> **Given instruction**:
Look below for the line containing "Model this object"; from there through the line containing "the long side, -Y", both lines included, please set down each line exactly and nothing else.

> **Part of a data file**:
** BEGIN **

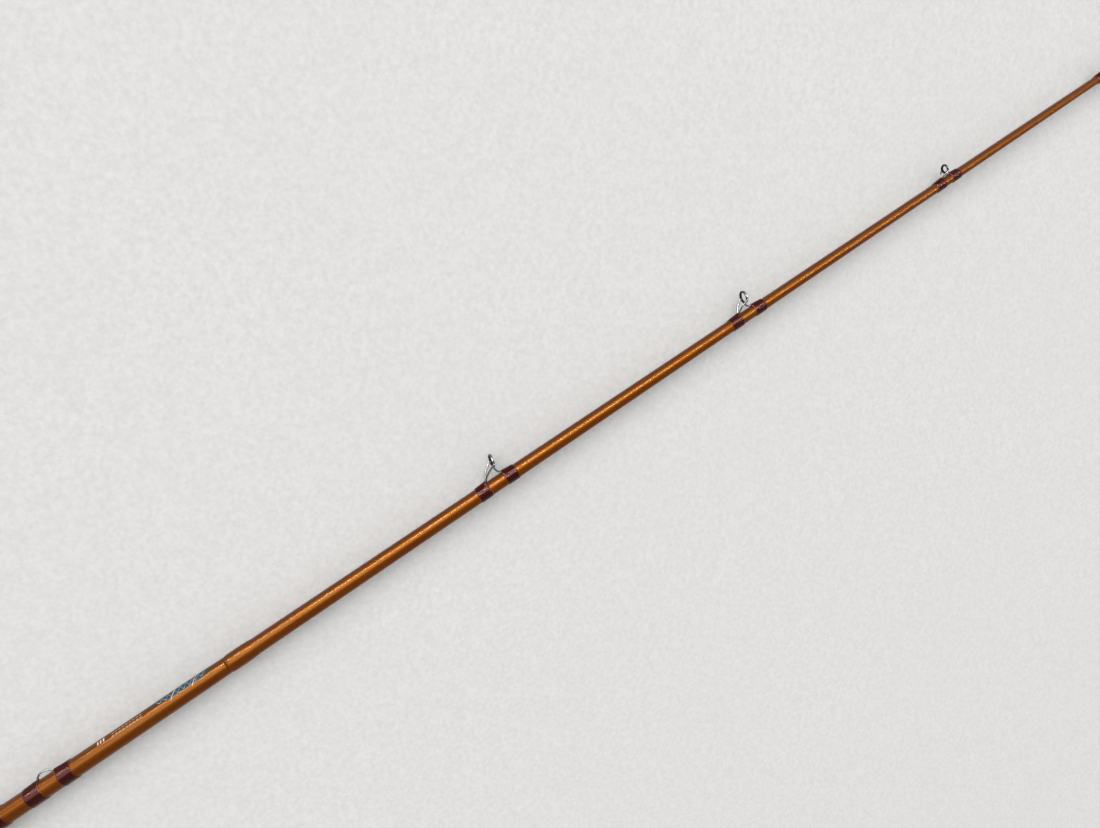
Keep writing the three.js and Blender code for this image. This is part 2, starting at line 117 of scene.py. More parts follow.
class Shade(Nodes):
    """One material's node tree, with short calls for the nodes that its pattern needs."""

    def __init__(self, name, **constants):
        self.material = bpy.data.materials.new(name)
        self.material.use_nodes = True
        super().__init__(self.material.node_tree)
        self.surface = self.tree.nodes["Principled BSDF"]
        for socket, value in constants.items():
            self.surface.inputs[socket.replace("_", " ")].default_value = value
        self.place = self.tree.nodes.new("ShaderNodeTexCoord").outputs["Object"]

    def scaled(self, x, y, z):
        return self.node("ShaderNodeMapping", Vector=self.place, Scale=(x, y, z)).outputs[0]

    def noise(self, where, scale, detail=4.0, rough=0.5):
        made = self.node("ShaderNodeTexNoise", Vector=where, Scale=scale, Detail=detail, Roughness=rough)
        return made.outputs["Fac"]

    def cells(self, where, scale):
        return self.node("ShaderNodeTexVoronoi", Vector=where, Scale=scale).outputs["Distance"]

    def ramp(self, value, *stops):
        made = self.node("ShaderNodeValToRGB", Fac=value)
        while len(made.color_ramp.elements) < len(stops):
            made.color_ramp.elements.new(0.5)
        for element, (position, colour) in zip(made.color_ramp.elements, stops):
            element.position = position
            element.color = (*colour, 1.0)
        return made.outputs["Color"]

    def level(self, value, low, high):
        made = self.node("ShaderNodeMapRange", Value=value)
        made.inputs["To Min"].default_value = low
        made.inputs["To Max"].default_value = high
        return made.outputs[0]

    def mix(self, factor, a, b):
        """Colour a turning into colour b as the factor rises."""
        made = self.node("ShaderNodeMix", {"data_type": "RGBA"})
        for index, value in ((0, factor), (6, a), (7, b)):
            self.feed(made.inputs[index], (*value, 1.0) if isinstance(value, tuple) else value)
        return made.outputs[2]

    def bump(self, height, depth_mm, strength=1.0):
        made = self.node("ShaderNodeBump", Height=height, Strength=strength, Distance=depth_mm * MM)
        return made.outputs["Normal"]

    def turn(self):
        """Turns round the rod's axis, from -0.5 to 0.5."""
        axes = self.node("ShaderNodeSeparateXYZ", Vector=self.place)
        return self.math("DIVIDE", self.math("ARCTAN2", axes.outputs["Z"], axes.outputs["Y"]), TAU)

    def along(self):
        return self.node("ShaderNodeSeparateXYZ", Vector=self.place).outputs["X"]

    def helix(self, pitch_mm):
        """A wave of 0 to 1 that winds round the rod once for each pitch."""
        turns = self.math("ADD", self.math("DIVIDE", self.along(), pitch_mm * MM), self.turn())
        return self.level(self.math("SINE", self.math("MULTIPLY", turns, TAU)), 0.5, 1.0)

    def finish(self, **links):
        for socket, value in links.items():
            self.feed(self.surface.inputs[socket.replace("_", " ")], value)
        return self.material


# ---- Finishes ----------------------------------------------------------------------

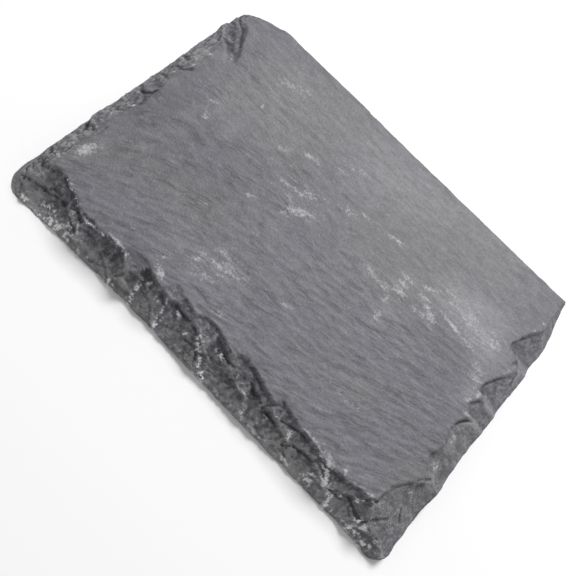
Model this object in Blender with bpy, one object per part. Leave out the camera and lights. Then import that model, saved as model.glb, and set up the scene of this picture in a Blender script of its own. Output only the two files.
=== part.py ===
"""Slate slab: one piece of split and hand-dressed natural slate, lying flat.

The slab is cleft on top, flat below, and broken on all four sides. Frame: metres, +Z up, +X along
the long side, -Y towards the widest broken edge, origin under the middle of the slab.

The top surface is the split face lowered by flake scars. A scar starts at an apex on the arris,
where the face breaks off, and opens outwards as a scoop, whose floor falls steeply at first and
then levels out. Where two scoops meet they leave a ridge. Ledges are let into the scars in the
same way. The plan is worked out a little off centre and the slab is then moved so that its box
stands on the origin.
"""

import math
from typing import NamedTuple

import bmesh
import bpy
import numpy as np
from mathutils import Vector, noise

MM = 0.001  # the lengths below are millimetres, turned to metres as the mesh is written

# Driving dimensions of the slab
LENGTH = 300.0
WIDTH = 200.0
THICKNESS = 22.0
RIM = 2.0  # least height of the upright strip at the foot of the broken edges

# Mesh: cells across the whole slab, and how many of them lie in the bands beside the edges
CELLS_X = 82
CELLS_Y = 44
WALL_ROWS = 5
BAND = 28.0  # width of the finely divided band along each edge
BAND_CELLS = 12

# Relief
LEAST_LIP = 1.5  # least plan width of a step under an arris, as wide as the mesh can show
FACE_SWELL = 0.35  # half height of the long swells of the split face
BREAK_ROUGHNESS = 0.45  # half height of the lumps on broken stone
LOW_WALL_ROUGHNESS = 0.4  # how far the layers in a low wall stand in and out
TALL_WALL_ROUGHNESS = 1.6  # the same in walls of nearly the full height
LAYER = 4.5  # thickness of the layers that the tall walls break in
FADE = 40.0  # width of the band in which the plan follows the outline

FRONT, RIGHT, LEFT = -90.0, 0.0, 180.0  # headings in degrees, as seen from above


class Mark(NamedTuple):
    """A scar or a ledge: where its arris starts, which way it opens, and how deep it goes."""

    x: float  # apex on the arris
    y: float
    heading: float  # direction in which the floor descends, in degrees
    before: float  # half width on its clockwise side, at the depth of sag
    after: float  # half width on its other side
    sag: float  # how far the arris falls back at those half widths
    skew: float  # sideways drift for each millimetre outwards
    step: float  # height of the steep step under the arris
    tilt: float  # fall of the floor for each millimetre outwards, where it starts
    bend: float = 1.6  # 1 gives a pointed arris, 3 a flat one with sharp shoulders
    lip: float = 0.8  # plan width of the step
    reach: float = 60.0  # depth below its step at which the floor would have levelled out


class Corner(NamedTuple):
    """A round corner of an outline: its two signs, and how far the round reaches along x and y."""

    right: int
    up: int
    reach_x: float
    reach_y: float


class Outline(NamedTuple):
    """A closed line round the slab.

    Each side lists how far it stands in from the plain rectangle at places along it.
    """

    corners: tuple
    front: tuple
    right: tuple
    back: tuple
    left: tuple


# Where the slab meets the ground
FOOT = Outline(
    corners=(Corner(-1, -1, 10.5, 15), Corner(1, -1, 8, 8), Corner(1, 1, 4, 4), Corner(-1, 1, 16, 16)),
    front=((-150, -0.2), (-140, -0.6), (-49, 1.6), (-10, 0.6), (62, -0.4), (116, -0.4), (133, -0.9),
           (140, -2.2), (147, -1.2)),
    right=((-100, 0.4), (-40, 0.0), (20, 0.3), (72, 0.3), (86, 2.4), (100, 5.0)),
    back=((-150, 2.2), (150, 2.2)),
    left=((-100, 0.6), (-70, 0.4), (-20, 0.0), (30, 0.3), (70, 0.0), (100, 1.0)),
)

# Where its walls end and its top begins
CROWN = Outline(
    corners=(Corner(-1, -1, 12, 13), Corner(1, -1, 9, 9), Corner(1, 1, 1, 1), Corner(-1, 1, 34, 27)),
    front=((-150, 0.0), (-140, -0.4), (-49, 1.8), (-10, 0.8), (62, -0.2), (116, -0.2), (133, -0.7),
           (140, -2.0), (147, -1.0)),
    right=((-100, 1.2), (-85, 3.6), (-40, 4.6), (62, 4.6), (71, 6.0), (84, 9.3), (95, 12.8), (100, 13.4)),
    back=((-150, 7.6), (-130, 7.2), (-118, 6.2), (-114.5, 4.8), (-38, 4.4), (-36, 4.9), (40, 4.6), (150, 3.8)),
    left=((-100, 5.4), (-90, 7.0), (-82, 8.4), (-50, 7.9), (-20, 7.2), (60, 7.4), (100, 7.2)),
)

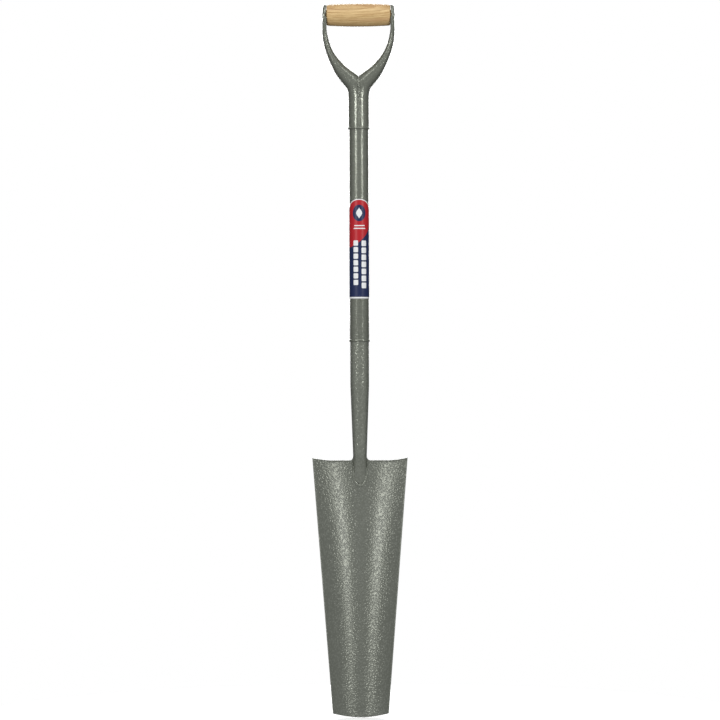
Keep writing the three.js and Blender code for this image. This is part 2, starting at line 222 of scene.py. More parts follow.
def hammered_enamel(name, pebble, relief_height, roughness, valley, crown):
    """Hammer-finish enamel, a metallic air-drying paint sprayed on steel. Silicone in it pulls the wet
    film into pebbles a few millimetres across, coarser where the coat is thick, so that a highlight
    breaks up into sparks. Aluminium flake in the grey-green binder makes it metallic; its colour is painted
    darker in the valleys between pebbles as shade and lighter on their crowns as a highlight."""
    material, tree = new_material(name)
    place_on = add(tree, "ShaderNodeTexCoord").outputs["Object"]
    drift = add(tree, "ShaderNodeTexNoise", {"Vector": place_on, "Scale": 1 / (2 * pebble), "Detail": 2.0})
    nudge = add(tree, "ShaderNodeVectorMath", [drift.outputs["Color"], (0.5, 0.5, 0.5)],
                operation="SUBTRACT")
    moved = add(tree, "ShaderNodeVectorMath", [nudge, (pebble,) * 3, place_on], operation="MULTIPLY_ADD")
    cells = add(tree, "ShaderNodeTexVoronoi", {
        "Vector": moved, "Scale": 1 / pebble, "Smoothness": 0.35, "Randomness": 1.0},
        feature="SMOOTH_F1")
    dome = add(tree, "ShaderNodeMapRange", {
        "Value": cells.outputs["Distance"], "From Min": 0.05, "From Max": 0.7,
        "To Min": 1.0, "To Max": 0.0}, interpolation_type="SMOOTHSTEP")
    fine = add(tree, "ShaderNodeTexNoise", {"Vector": place_on, "Scale": 1 / (0.9 * MM), "Detail": 3.0})
    height_sum = add(tree, "ShaderNodeMath", [fine.outputs["Fac"], 0.25, dome], operation="MULTIPLY_ADD")
    relief = add(tree, "ShaderNodeBump", {"Strength": 1.0, "Distance": relief_height, "Height": height_sum})
    clouds = add(tree, "ShaderNodeTexNoise", {"Vector": place_on, "Scale": 28.0, "Detail": 3.0})
    shade = add(tree, "ShaderNodeMath", [clouds.outputs["Fac"], 0.35, dome], operation="MULTIPLY_ADD")
    # Painted shade and highlight: the colour runs from the valley tone between pebbles to the lighter crown
    # tone on them, with random clouds of tone over it.
    colour = add(tree, "ShaderNodeValToRGB", {"Fac": shade})
    for stop, position, hex_code in zip(colour.color_ramp.elements, (0.1, 1.0), (valley, crown)):
        stop.position = position
        stop.color = srgb(hex_code)
    gloss = add(tree, "ShaderNodeMapRange", {
        "Value": fine.outputs["Fac"], "From Min": 0.3, "From Max": 0.7,
        "To Min": roughness - 0.03, "To Max": roughness + 0.04})
    paint = add(tree, "ShaderNodeBsdfPrincipled", {
        "Base Color": colour.outputs["Color"], "Metallic": 0.5, "Roughness": gloss,
        "IOR": 1.5, "Coat Weight": 0.3, "Coat Roughness": 0.2, "Normal": relief})
    add(tree, "ShaderNodeOutputMaterial", {"Surface": paint})
    return material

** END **

> **Exercise result**:
Model this object in Blender with bpy, one object per part. Leave out the camera and lights. Then import that model, saved as model.glb, and set up the scene of this picture in a Blender script of its own. Output only the two files.
=== part.py ===
"""Slate slab: one piece of split and hand-dressed natural slate, lying flat.

The slab is cleft on top, flat below, and broken on all four sides. Frame: metres, +Z up, +X along
the long side, -Y towards the widest broken edge, origin under the middle of the slab.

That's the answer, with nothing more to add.